Using the data below, output the first line and every line after it up to and including the line containing "frame_h = 289; // [286:1:330]", exactly as written and with nothing added.

[START Data section]

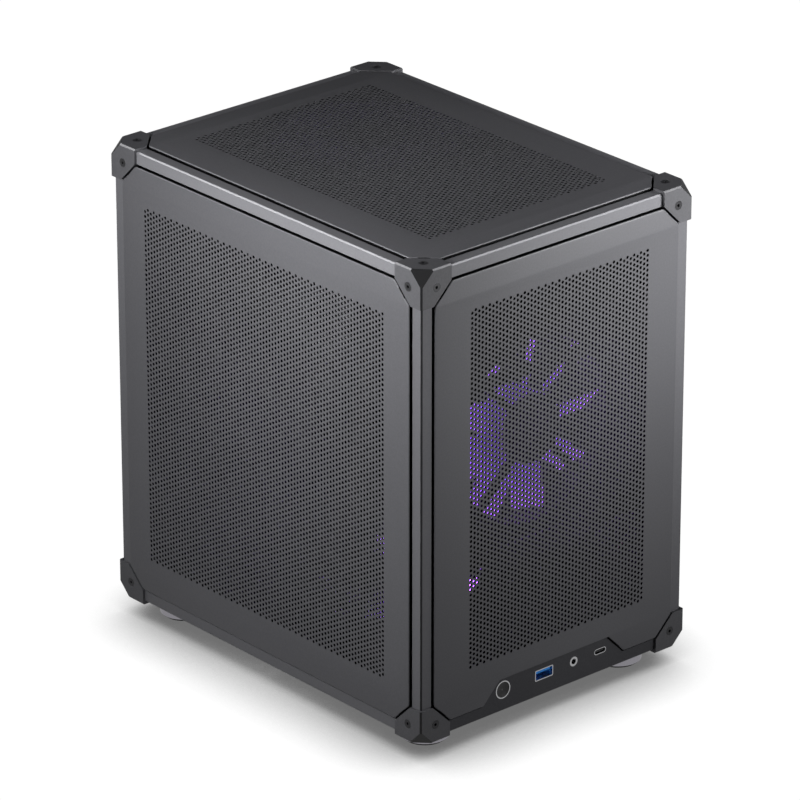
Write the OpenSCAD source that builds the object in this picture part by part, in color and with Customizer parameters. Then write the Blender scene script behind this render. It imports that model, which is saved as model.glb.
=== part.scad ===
// Compact tower case for a micro ATX board: an aluminium rail cage held by eight cast corner
// brackets, perforated pull-off panels, a steel inner structure, three fans and a front port strip.
// Millimetres. X is the width, the front faces -Y, Z is up and z = 0 is the floor under the feet.

/* [Frame] */
// Width over the side rails
frame_w = 204; // [202:1:240]
// Depth over the front and rear rails
frame_d = 270; // [268:1:310]
// Height over the top and bottom rails
frame_h = 289; // [286:1:330]

/* [Rails] */
// Visible width of a rail on each of its two outer faces
rail_face = 7.6; // [7.2:0.1:8.4]
// Depth from a rail's outer face to the ledge that a panel rests on
rail_step = 5.6; // [5.2:0.1:5.8]
// How far the ledge reaches in past the rail's face
ledge_reach = 8.4; // [8:0.1:9]
// Wall round the hollow of a rail
rail_wall = 1.6; // [1.2:0.1:2.2]
// Bevel along a rail's outer edge
rail_bevel = 0.8; // [0.3:0.1:1.4]

/* [Corner brackets] */
// How far brackets and panels stand proud of the rails
proud = 1.7; // [1:0.1:2.4]
// Reach of a bracket's arm along each rail
bracket_reach = 20.7; // [19:0.1:24]
// Where the cut-off corner meets the bracket's edges, from the rail planes
bracket_cut = 8; // [6:0.1:9]
// Bevel along a bracket's outer edges
bracket_bevel = 0.9; // [0.3:0.1:1.4]
// Screw position in from the two rail planes
screw_inset = 9.6; // [9.5:0.1:10.4]
// Radius of a bracket screw's shank
screw_r = 1.25; // [1:0.05:1.4]
// Radius of a bracket screw's countersunk head
screw_head_r = 2.7; // [2.2:0.1:3.2]

/* [Panels] */
// Thickness of the outer panels' sheet
panel_sheet = 1.5; // [1:0.1:1.8]
// Gap between a panel's edge and the rails and brackets round it
panel_gap = 1.1; // [0.8:0.1:1.3]
// Diameter of the panels' round holes
mesh_hole = 11; // [6:0.5:12]
// Distance between neighbouring holes, which lie in a sixty degree pattern
mesh_pitch = 16; // [15:0.5:24]
// Plain border of the side panels, from the rail planes
side_border = 30; // [30:0.5:45]
// Plain border of the front panel at its sides
front_border = 36; // [34:0.5:50]
// Plain border of the front panel at its lower edge
front_low_border = 37; // [34:0.5:60]
// Plain border of the top panel at its sides
top_border = 34; // [32:0.5:50]
// Plain border along the upper and lower edges
edge_border = 32; // [30:0.5:50]

/* [Snap studs] */
// Stud position in from the rail plane
stud_inset = 13.2; // [13:0.1:13.4]
// Stud position in from the ends of the rails
stud_from_end = 48; // [40:1:60]
// Radius of a stud's ball
stud_ball_r = 1.4; // [1.2:0.05:1.5]
// Radius of a stud's neck
stud_neck_r = 1; // [0.8:0.05:1.1]
// Outer radius of a snap socket's barrel
socket_r = 2.1; // [2:0.05:2.3]

/* [Steel sheets] */
// Thickness of the rear and bottom sheets
plate_t = 1.2; // [0.8:0.1:1.6]
// Thickness of the folded inner brackets
fold_t = 1.2; // [0.8:0.1:1.4]
// Radius of the screws that hold the sheets
sheet_screw_r = 1.5; // [1.2:0.05:1.7]

/* [Feet] */
// Radius of a foot
foot_r = 14.5; // [12:0.1:15]
// Foot centre in from the rail planes
foot_inset = 25.8; // [25.4:0.1:32]
// Height of the rails above the floor
foot_drop = 13.3; // [8:0.1:20]
// Thickness of a foot's rubber pad
pad_t = 2; // [1:0.1:3]

/* [Front ports] */
// Height of the raised port strip's upper edge over the rails' lower plane
strip_top = 21.3; // [20.9:0.1:24]
// Half width of the port strip at its upper edge
strip_half = 42.8; // [42:0.1:50]
// Thickness of the port strip's wall
strip_wall = 2.4; // [1.8:0.1:2.8]
// Gap between the port strip and the front panel
strip_gap = 0.6; // [0.4:0.1:1]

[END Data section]

▶ **Solution**:
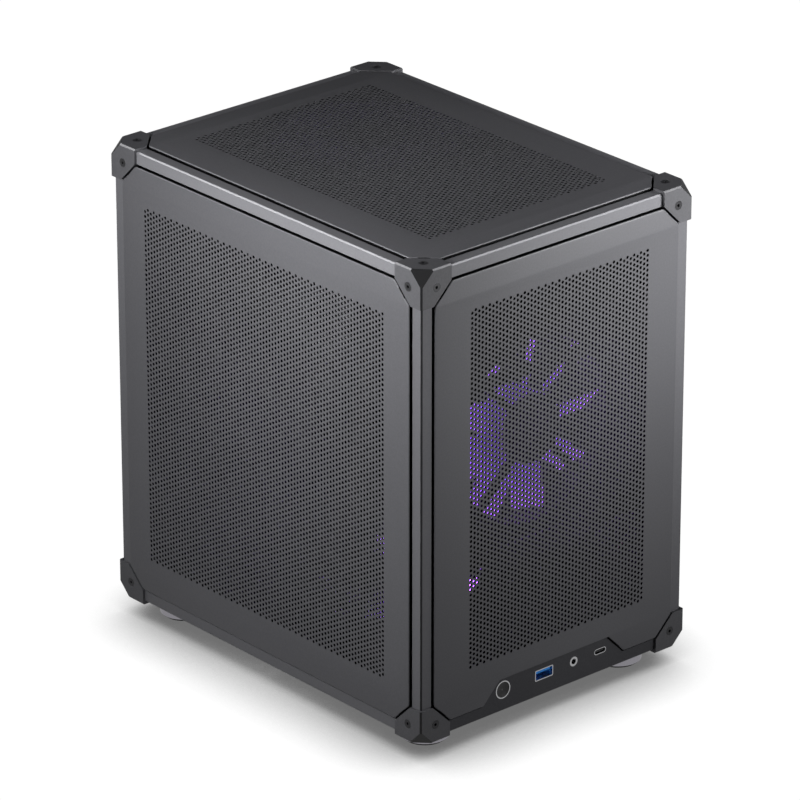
Write the OpenSCAD source that builds the object in this picture part by part, in color and with Customizer parameters. Then write the Blender scene script behind this render. It imports that model, which is saved as model.glb.
=== part.scad ===
// Compact tower case for a micro ATX board: an aluminium rail cage held by eight cast corner
// brackets, perforated pull-off panels, a steel inner structure, three fans and a front port strip.
// Millimetres. X is the width, the front faces -Y, Z is up and z = 0 is the floor under the feet.

/* [Frame] */
// Width over the side rails
frame_w = 204; // [202:1:240]
// Depth over the front and rear rails
frame_d = 270; // [268:1:310]
// Height over the top and bottom rails
frame_h = 289; // [286:1:330]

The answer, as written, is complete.